ПУШКИНСКАЯ «ИСТОРИЯ ПУГАЧЕВСКОГО БУНТА» В КОНТЕКСТЕ ФРАНЦУЗСКОЙ РОМАНТИЧЕСКОЙ ИСТОРИОГРАФИИ
Эволюция идей и поэтики Пушкина в 1830-e годы давно является одним из самых противоречивых вопросов в пушкинистике и служит камнем преткновения для биографов и литературоведов. Прямолинейная схема, предложенная Г. А. Гуковским, согласно которой «путь» Пушкина представляет собой неуклонное движение от романтизма к реализму и историзму, еще не окончательно отвергнута, но постепенно теряет приверженцев, поскольку она игнорирует или неверно толкует очевидные «архаичные», ретроградные тенденции в поздних произведениях Пушкина. Как показали многие исследования, Пушкин, отказываясь от современных ему романтических конвенций, не заменяет их конвенциями предреалистическими или реалистическими, а пытается обновить некоторые устаревшие модели XVIII века. Так, еще в 1930‐е годы Л. В. Пумпянский обнаружил в «Медном всаднике» и ряде других поздних произведений Пушкина мощный одический «стилистический слой», восходящий к Ломоносову, Державину, Боброву и многим другим поэтам предшествующего столетия. По мысли Пумпянского, Пушкин, с одной стороны, модернизировал одическую традицию, а с другой – вступал с ней в полемику 340. В. Э. Вацуро показал, что «Повести Белкина» направлены скорее на возрождение в обновленной (с налетом субверсии) форме традиций сентиментализма, нежели на их ниспровержение 341. Согласно концепции Ю. М. Лотмана, призыв Пушкина к человечности как высшей ценности в «Герое» и «Медном всаднике» «оказался связанным с возвратом к определенным сторонам идейного наследия XVIII века, в частности к сентиментализму» 342.
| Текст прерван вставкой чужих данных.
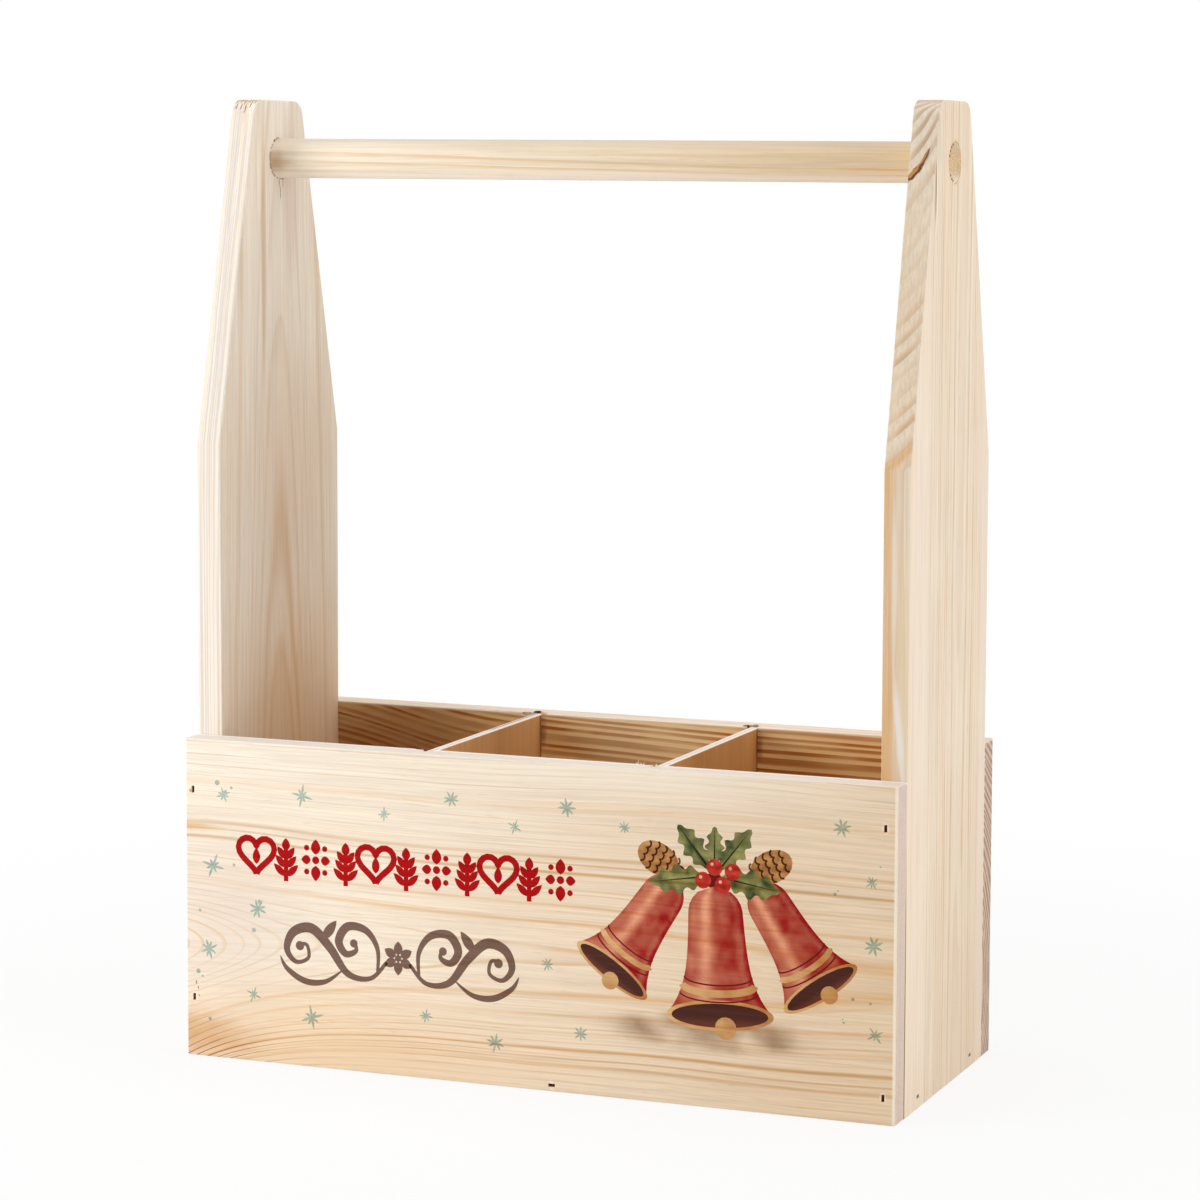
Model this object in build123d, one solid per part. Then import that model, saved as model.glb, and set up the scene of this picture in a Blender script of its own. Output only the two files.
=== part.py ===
from build123d import *
import os

# A wooden carrier for three bottles. Two low boards are nailed over the edges of two
# tall tapered ends, a bottom is let in between all four, a round handle rod goes
# through both ends, and two loose dividers stand in grooves of the low boards.
# Millimetres. +X runs along the carrier, -Y is its front and +Z is up. The origin is
# the centre of its underside.

# Overall sizes
length = 300.0
depth = 124.0
side_height = 129.0
end_height = 384.0

# Board thicknesses
side_thickness = 11.0
end_thickness = 10.5
bottom_thickness = 8.0
divider_thickness = 4.0

# Outline of the ends
taper_height = 138.0  # from the shoulder, where the straight part ends, to the top
crown_width = 39.0  # width of the taper at its very top, before the corners are rounded
crown_radius = 7.0

# Sanded rounding of the boards' open edges
edge_easing = 0.5

# Handle rod, glued into a through hole in each end
rod_diameter = 16.0
rod_drop = 23.5  # from the top of the ends down to the rod's axis
rod_glue_gap = 0.08
rod_end_easing = 0.3

# Bays, counted from the left. The third one takes what is left of the length.
first_bay = 90.5
second_bay = 93.0

# Grooves in the low boards, and how loosely the dividers stand in them
groove_depth = 4.5
divider_side_play = 0.4
divider_end_play = 0.8
divider_top_drop = 0.7
divider_easing = 0.3

# Brads: flat wire nails with a narrow head, shot in until the head sits below the face
brad_length = 26.0
brad_width = 1.6
brad_gauge = 1.3
brad_head_width = 2.8
brad_head_thickness = 0.8
brad_sink = 0.9
brad_point = 2.4

# Where the brads stand. Along a low board: from its end, as shares of an end's thickness.
# Up a low board: shares of its height. In the bottom's edges: shares of its thickness,
# and places along that edge as shares of the bottom's own length or width.
left_brad_inset_share = 0.3
right_brad_inset_share = 0.46
left_brad_height_shares = (0.185, 0.84)
right_brad_height_shares = (0.08, 0.875)
bottom_edge_brad_rise_share = 0.3
bottom_edge_brad_place_share = 0.035
bottom_end_brad_rise_share = 0.58
bottom_end_brad_place_shares = (-0.33, 0.34)

# How far a cutting shape runs past what it cuts
overrun = 1.0

# Worked out from the above
shoulder_height = end_height - taper_height
rod_axis_height = end_height - rod_drop
inner_length = length - 2 * end_thickness
inner_depth = depth - 2 * side_thickness
groove_width = divider_thickness + 2 * divider_side_play
first_divider_x = -inner_length / 2 + first_bay + divider_thickness / 2
second_divider_x = first_divider_x + divider_thickness + second_bay
divider_length = inner_depth + 2 * (groove_depth - divider_end_play)
divider_height = side_height - divider_top_drop - bottom_thickness


def brad():
    """One brad that points down, with the middle of its pierced face at the origin."""
    head_top = -brad_sink
    head_bottom = head_top - brad_head_thickness
    head = Pos(Z=head_top) * Box(
        brad_head_width, brad_gauge, brad_head_thickness, align=(Align.CENTER, Align.CENTER, Align.MAX)
    )
    half = brad_width / 2
    profile = Polyline(
        (-half, head_bottom),
        (half, head_bottom),
        (half, -brad_length + brad_point),
        (0, -brad_length),
        (-half, -brad_length + brad_point),
        close=True,
    )
    shank = extrude(Plane.XZ * make_face(profile), brad_gauge / 2, both=True)
    return head + shank


def brad_hole():
    """What a brad pushes out of the wood: the brad, and the slot above its sunk head."""
    slot = Pos(Z=overrun) * Box(
        brad_head_width, brad_gauge, overrun + brad_sink, align=(Align.CENTER, Align.CENTER, Align.MAX)
    )
    return brad() + slot


def upright(x, y, z, outward):
    """Place on a face that looks along outward, with the brad's wide side up and down."""
    return Plane(origin=(x, y, z), x_dir=(0, 0, 1), z_dir=outward).location


def level(x, y, z, outward):
    """Place on a face that looks along outward, with the brad's wide side level."""
    across = (-outward[1], outward[0], 0)
    return Plane(origin=(x, y, z), x_dir=across, z_dir=outward).location


def side_brad_places():
    """Brad places in the front board: into both ends, and one into the bottom's edge."""
    outward = (0, -1, 0)
    face = -depth / 2
    left = -length / 2 + left_brad_inset_share * end_thickness
    right = length / 2 - right_brad_inset_share * end_thickness
    places = [upright(left, face, share * side_height, outward) for share in left_brad_height_shares]
    places += [upright(right, face, share * side_height, outward) for share in right_brad_height_shares]
    rise = bottom_edge_brad_rise_share * bottom_thickness
    places.append(level(bottom_edge_brad_place_share * inner_length, face, rise, outward))
    return places


def end_brad_places():
    """Brad places in the right end, into the bottom's edge."""
    outward = (1, 0, 0)
    rise = bottom_end_brad_rise_share * bottom_thickness
    return [level(length / 2, share * inner_depth, rise, outward) for share in bottom_end_brad_place_shares]


def half_turned(places):
    """The same places on the opposite face: the carrier turned half round."""
    return [Rot(Z=180) * place for place in places]


def all_brad_holes():
    """Every brad's hole, as one list of cutting shapes."""
    front = side_brad_places()
    right = end_brad_places()
    return [place * brad_hole() for place in front + half_turned(front) + right + half_turned(right)]


def low_board(facing):
    """A low board across the ends, at the front for facing -1 and at the back for +1."""
    middle = facing * (depth - side_thickness) / 2
    board = Pos(0, middle, side_height / 2) * Box(length, side_thickness, side_height)
    board = fillet(board.edges(), edge_easing)
    groove_middle = facing * (inner_depth + groove_depth) / 2
    for x in (first_divider_x, second_divider_x):
        groove = Box(groove_width, groove_depth, side_height + 2 * overrun)
        board -= Pos(x, groove_middle, side_height / 2) * groove
    return board


def end_board(facing):
    """A tall tapered end with its rod hole, on the left for facing -1, the right for +1."""
    foot = inner_depth / 2
    crown = crown_width / 2
    outline = Polyline(
        (-foot, 0),
        (foot, 0),
        (foot, shoulder_height),
        (crown, end_height),
        (-crown, end_height),
        (-foot, shoulder_height),
        close=True,
    )
    face = make_face(outline)
    crown_corners = face.vertices().sort_by(Axis.Y)[-2:]
    face = fillet(crown_corners, crown_radius)
    face -= Pos(0, rod_axis_height) * Circle(rod_diameter / 2 + rod_glue_gap)
    board = extrude(Plane.YZ * face, end_thickness / 2, both=True)
    rims = ShapeList(
        edge
        for side in (board.faces().sort_by(Axis.X)[0], board.faces().sort_by(Axis.X)[-1])
        for edge in side.outer_wire().edges()
        if edge.center().Z > edge_easing
    )
    board = fillet(rims, edge_easing)
    return Pos(facing * (length - end_thickness) / 2, 0, 0) * board


def bottom_board():
    """The bottom, let in between the low boards and the ends, level with their undersides."""
    return Pos(0, 0, bottom_thickness / 2) * Box(inner_length, inner_depth, bottom_thickness)


def handle_rod():
    """The handle rod along X, level with the outer faces of both ends."""
    rod = Rot(Y=90) * Cylinder(rod_diameter / 2, length)
    rod = fillet(rod.edges().filter_by(GeomType.CIRCLE), rod_end_easing)
    return Pos(0, 0, rod_axis_height) * rod


def divider(x):
    """A thin divider that stands on the bottom with its ends in the grooves at x."""
    middle = bottom_thickness + divider_height / 2
    panel = Pos(x, 0, middle) * Box(divider_thickness, divider_length, divider_height)
    return fillet(panel.edges().filter_by(Axis.Y), divider_easing)


def pierced(board, holes):
    """A board with the brad holes that reach it."""
    for hole in holes:
        board -= hole
    return board


def build_nodes():
    """Every node of the carrier by name."""
    holes = all_brad_holes()
    front = side_brad_places()
    right = end_brad_places()
    nodes = {
        "front_board": pierced(low_board(-1), holes),
        "back_board": pierced(low_board(1), holes),
        "left_end_board": pierced(end_board(-1), holes),
        "right_end_board": pierced(end_board(1), holes),
        "bottom_board": pierced(bottom_board(), holes),
        "handle_rod": handle_rod(),
        "left_divider": divider(first_divider_x),
        "right_divider": divider(second_divider_x),
    }
    brad_groups = {
        "front_brads": front,
        "back_brads": half_turned(front),
        "left_end_brads": half_turned(right),
        "right_end_brads": right,
    }
    for name, places in brad_groups.items():
        nodes[name] = Compound(children=[place * brad() for place in places])
    return nodes


os.makedirs("parts", exist_ok=True)
for name, shape in build_nodes().items():
    export_step(shape, f"parts/{name}.step")
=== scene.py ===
"""Dresses a wooden three-bottle carrier: pine boards, plywood dividers, brads and a printed front."""

import logging
import math
import random
from dataclasses import dataclass, field, replace
from enum import Enum
from typing import Callable, Iterable, Sequence

import bmesh
import bpy
from mathutils import Matrix, Vector, geometry, noise


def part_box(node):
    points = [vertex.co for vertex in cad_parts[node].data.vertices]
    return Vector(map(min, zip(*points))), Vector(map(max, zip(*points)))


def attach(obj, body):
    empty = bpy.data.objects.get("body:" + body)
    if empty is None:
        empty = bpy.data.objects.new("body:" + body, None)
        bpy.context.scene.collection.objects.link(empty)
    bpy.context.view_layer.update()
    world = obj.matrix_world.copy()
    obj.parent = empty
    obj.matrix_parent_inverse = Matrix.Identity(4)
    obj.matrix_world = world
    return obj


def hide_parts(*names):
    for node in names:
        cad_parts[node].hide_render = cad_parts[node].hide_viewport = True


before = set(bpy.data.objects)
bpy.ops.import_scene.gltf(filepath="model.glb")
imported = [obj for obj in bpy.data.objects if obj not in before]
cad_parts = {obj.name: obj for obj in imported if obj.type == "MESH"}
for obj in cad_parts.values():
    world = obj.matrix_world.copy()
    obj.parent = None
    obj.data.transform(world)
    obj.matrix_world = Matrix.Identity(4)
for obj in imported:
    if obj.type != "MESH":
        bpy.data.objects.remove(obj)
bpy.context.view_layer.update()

log = logging.getLogger("carrier")

MM = 0.001
Point = tuple[float, float]
Place = tuple[float, float, float]
Box = tuple[Place, Place]
Colour = tuple[float, float, float]
Socket = bpy.types.NodeSocket

WHITE = (1.0, 1.0, 1.0, 1.0)

# Corners closer than this, in metres, are one corner.
WELD = 0.001 * MM

# A reach past the ends of any board, in millimetres.
FAR = 500


def metres(place: Sequence[float]) -> tuple[float, ...]:
    """A place or a size in millimetres, turned into metres."""
    return tuple(part * MM for part in place)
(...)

В статье я пытаюсь показать, что пушкинская «История Пугачевского бунта» принадлежит к той же категории полемически архаизированных текстов и идет вразрез с самыми влиятельными моделями исторического дискурса, которые преобладали в 1830‐е годы. Это становится более или менее очевидным, стоит только поместить «Историю», написанную в 1833–1834 годах, когда «исторический бум» в Западной Европе уже почти достиг апогея, в соответствующий контекст, сопоставив ее с французскими историческими сочинениями 1820–1830‐х годов, которые были прекрасно известны Пушкину. Я предлагаю оценивать пушкинский труд на фоне его непосредственных французских предшественников, – таких знаменитых трудов, как «История бургундских герцогов дома Валуа» Проспера де Баранта (1824–1828), «История завоевания Англии норманнами» (1825) и «Письма об истории Франции» (1827) Огюстена Тьерри, «История цивилизации в Европе от падения Римской империи до 1879 года» (1829–1830) и «История цивилизации во Франции» (1828) Франсуа Гизо, «История Французской революции» (1824–1827) Луи-Адольфа Тьера, «История Французской революции с 1789 по 1814 год» Франсуа Минье, лекции по философии истории Виктора Кузена (1828) и т. д. 343
Говоря о воззрениях Пушкина на историю, советские исследователи неизменно заявляли, будто поэт, как и его французские коллеги и единомышленники, верил в то, что Б. В. Томашевский называет «законом исторической необходимости», и видел в истории «картину поступательного движения человечества, определяемого борьбой социальных сил» 344. Г. П. Макогоненко писал, что благодаря чтению трудов Гизо, Минье, Тьера и Баранта, которые «открыли классовую борьбу», Пушкин овладел социологическим «ключом» к пониманию истории и современности, определившим «новый, более высокий этап его историзма» 345. Даже такой проницательный историк, как Н. Я. Эйдельман, утверждает, будто Пушкин прекрасно усвоил все, что «было понято лучшими учеными, прежде всего французской исторической школой (Тьерри, Минье, Гизо, Тьер), их новый подход, отказ от морализирующих оценок, интерес к роли масс», и достиг некоего высокого, сложного историзма 346.